* Stated exercise *
Stop after the line containing "return [(ux +": print each line exactly from the first line of the listing up to that point.

* Data segment *
....

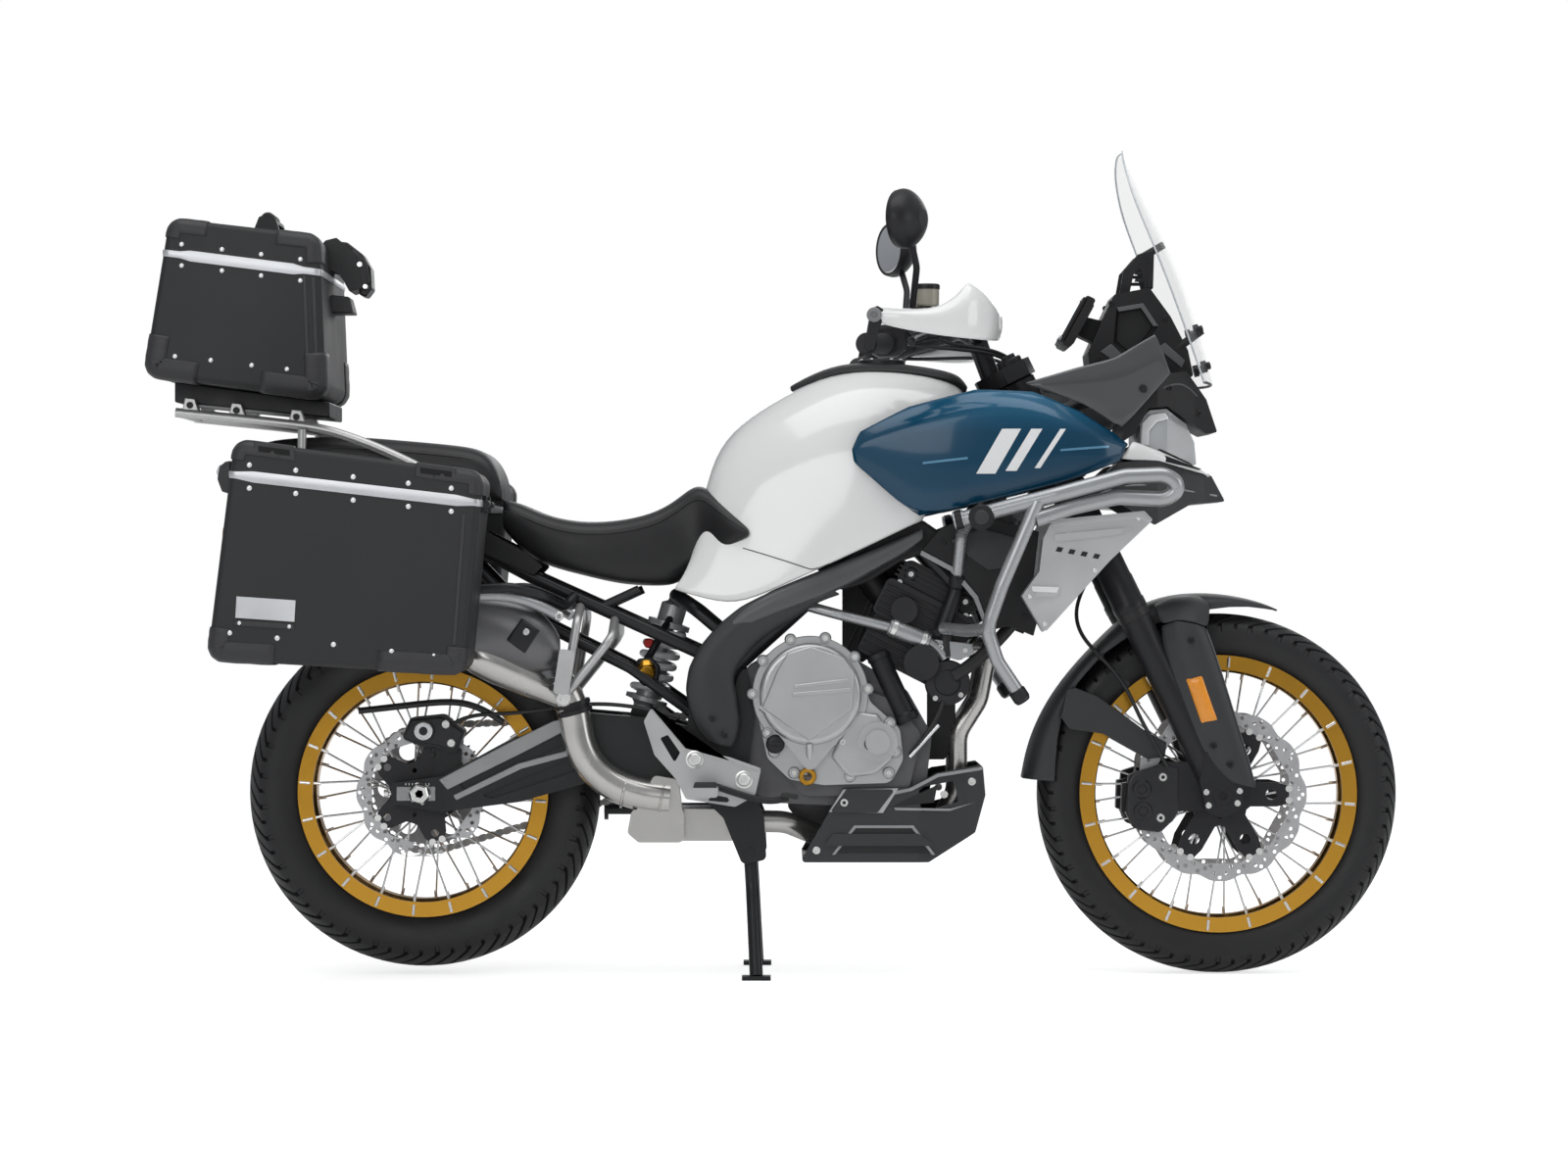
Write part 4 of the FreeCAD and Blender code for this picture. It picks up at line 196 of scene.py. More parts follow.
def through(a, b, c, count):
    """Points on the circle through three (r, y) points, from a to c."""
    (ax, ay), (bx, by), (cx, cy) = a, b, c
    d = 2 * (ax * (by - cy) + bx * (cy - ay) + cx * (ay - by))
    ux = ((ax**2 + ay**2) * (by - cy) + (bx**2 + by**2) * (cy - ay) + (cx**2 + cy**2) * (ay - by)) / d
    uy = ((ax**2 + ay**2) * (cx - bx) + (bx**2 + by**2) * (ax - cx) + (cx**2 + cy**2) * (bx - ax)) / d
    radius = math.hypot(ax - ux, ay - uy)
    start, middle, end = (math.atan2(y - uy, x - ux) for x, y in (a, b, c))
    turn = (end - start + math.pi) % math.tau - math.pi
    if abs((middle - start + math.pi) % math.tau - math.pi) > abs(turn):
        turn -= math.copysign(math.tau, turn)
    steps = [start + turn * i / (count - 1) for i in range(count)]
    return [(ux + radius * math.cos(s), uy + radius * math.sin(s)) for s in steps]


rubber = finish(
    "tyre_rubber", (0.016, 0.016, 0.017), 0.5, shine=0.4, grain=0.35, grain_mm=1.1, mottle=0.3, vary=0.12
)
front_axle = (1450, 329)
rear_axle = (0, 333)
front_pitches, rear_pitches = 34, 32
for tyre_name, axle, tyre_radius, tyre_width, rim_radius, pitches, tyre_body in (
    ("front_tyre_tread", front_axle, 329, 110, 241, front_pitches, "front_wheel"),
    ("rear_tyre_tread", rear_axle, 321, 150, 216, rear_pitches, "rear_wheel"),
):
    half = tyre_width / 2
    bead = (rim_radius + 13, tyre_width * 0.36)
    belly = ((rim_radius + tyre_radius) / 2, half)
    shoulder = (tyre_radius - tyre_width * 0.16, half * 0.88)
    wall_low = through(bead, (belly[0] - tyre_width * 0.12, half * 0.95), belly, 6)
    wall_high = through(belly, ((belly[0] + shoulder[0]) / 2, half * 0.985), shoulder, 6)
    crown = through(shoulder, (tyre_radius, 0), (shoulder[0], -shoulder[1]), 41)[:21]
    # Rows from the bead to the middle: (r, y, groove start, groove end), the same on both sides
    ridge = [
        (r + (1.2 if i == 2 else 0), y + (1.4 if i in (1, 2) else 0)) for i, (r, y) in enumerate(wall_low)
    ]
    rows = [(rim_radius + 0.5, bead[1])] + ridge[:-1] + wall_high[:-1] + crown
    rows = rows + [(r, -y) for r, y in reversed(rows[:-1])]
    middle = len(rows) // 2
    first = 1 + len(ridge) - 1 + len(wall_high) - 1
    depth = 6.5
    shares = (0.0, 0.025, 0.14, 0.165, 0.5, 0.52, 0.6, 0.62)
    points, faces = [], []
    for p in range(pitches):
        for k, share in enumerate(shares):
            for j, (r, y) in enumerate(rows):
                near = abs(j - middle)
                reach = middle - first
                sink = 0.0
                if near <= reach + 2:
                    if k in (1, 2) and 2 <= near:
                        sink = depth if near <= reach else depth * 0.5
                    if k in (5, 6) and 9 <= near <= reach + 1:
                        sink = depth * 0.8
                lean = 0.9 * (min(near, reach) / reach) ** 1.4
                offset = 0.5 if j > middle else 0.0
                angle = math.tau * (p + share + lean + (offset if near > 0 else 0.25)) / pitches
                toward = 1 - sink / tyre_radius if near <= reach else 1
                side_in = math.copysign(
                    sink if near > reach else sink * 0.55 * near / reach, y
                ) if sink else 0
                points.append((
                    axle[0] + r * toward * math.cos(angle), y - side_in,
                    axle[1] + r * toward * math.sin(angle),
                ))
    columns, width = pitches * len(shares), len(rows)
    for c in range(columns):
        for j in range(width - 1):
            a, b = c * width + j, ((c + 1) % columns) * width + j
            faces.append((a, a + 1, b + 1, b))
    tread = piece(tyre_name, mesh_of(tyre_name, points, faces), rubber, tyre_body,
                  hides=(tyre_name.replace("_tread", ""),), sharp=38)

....

* Result of this task *
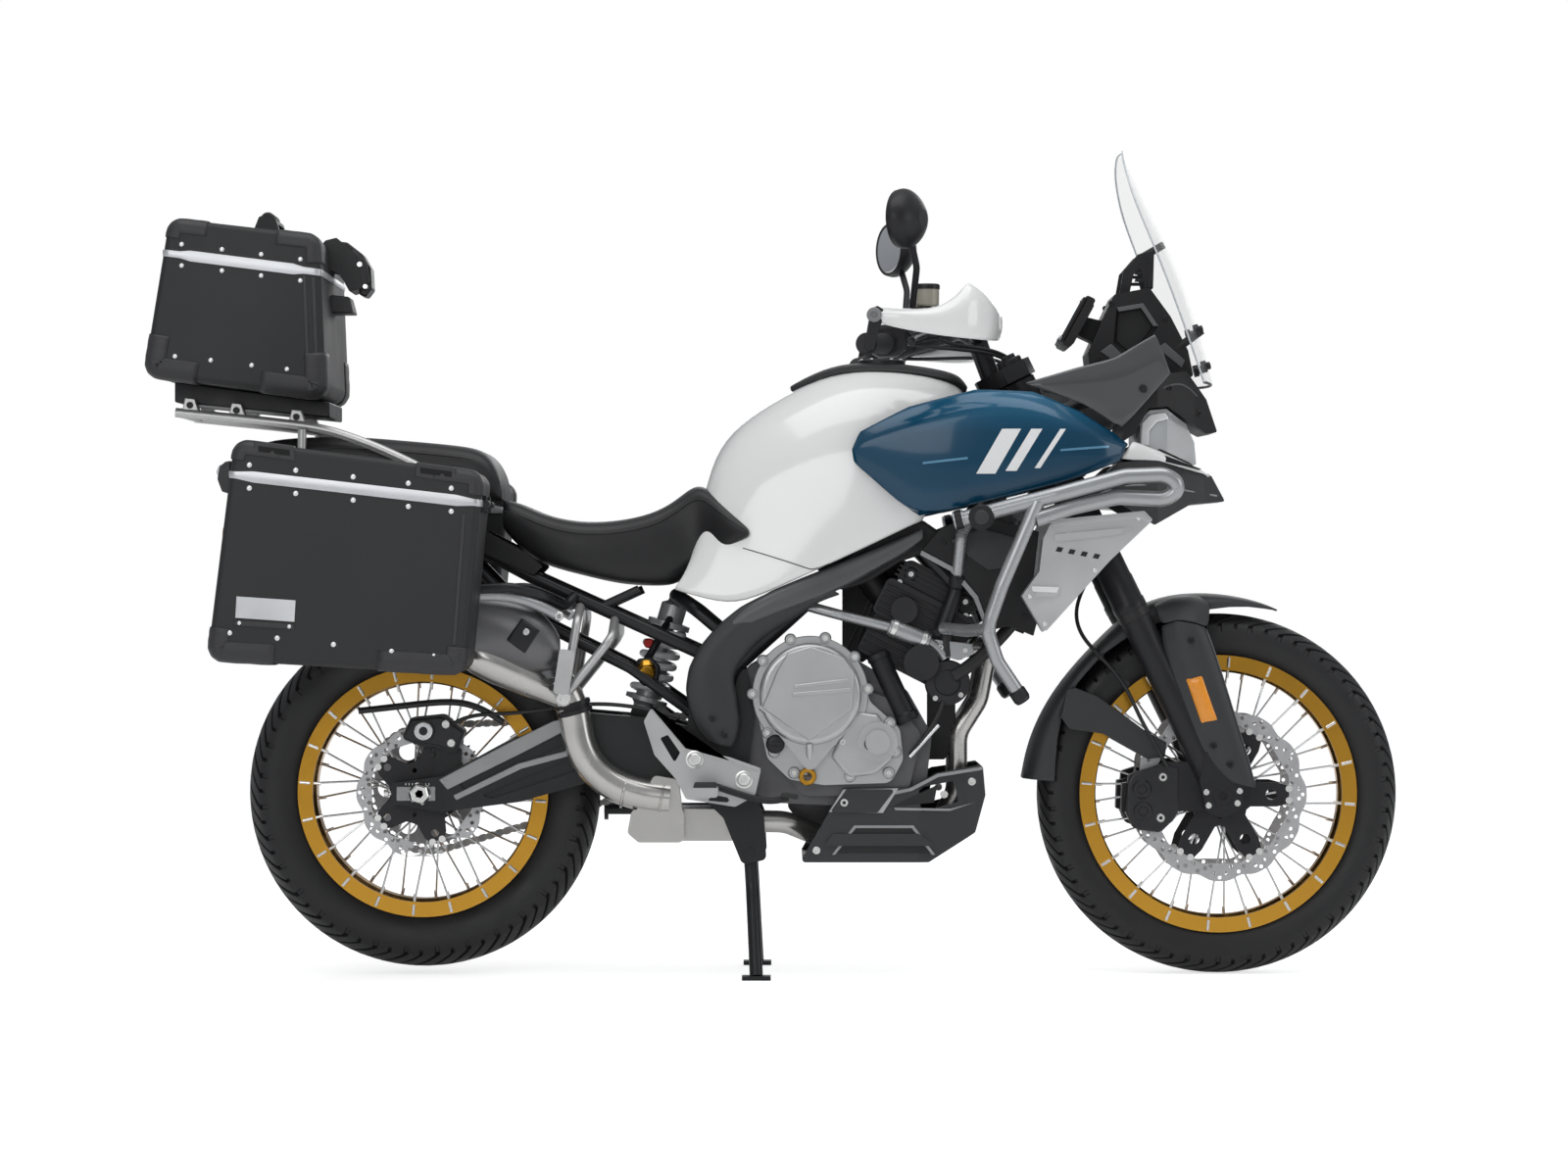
Write part 4 of the FreeCAD and Blender code for this picture. It picks up at line 196 of scene.py. More parts follow.
def through(a, b, c, count):
    """Points on the circle through three (r, y) points, from a to c."""
    (ax, ay), (bx, by), (cx, cy) = a, b, c
    d = 2 * (ax * (by - cy) + bx * (cy - ay) + cx * (ay - by))
    ux = ((ax**2 + ay**2) * (by - cy) + (bx**2 + by**2) * (cy - ay) + (cx**2 + cy**2) * (ay - by)) / d
    uy = ((ax**2 + ay**2) * (cx - bx) + (bx**2 + by**2) * (ax - cx) + (cx**2 + cy**2) * (bx - ax)) / d
    radius = math.hypot(ax - ux, ay - uy)
    start, middle, end = (math.atan2(y - uy, x - ux) for x, y in (a, b, c))
    turn = (end - start + math.pi) % math.tau - math.pi
    if abs((middle - start + math.pi) % math.tau - math.pi) > abs(turn):
        turn -= math.copysign(math.tau, turn)
    steps = [start + turn * i / (count - 1) for i in range(count)]
    return [(ux + radius * math.cos(s), uy + radius * math.sin(s)) for s in steps]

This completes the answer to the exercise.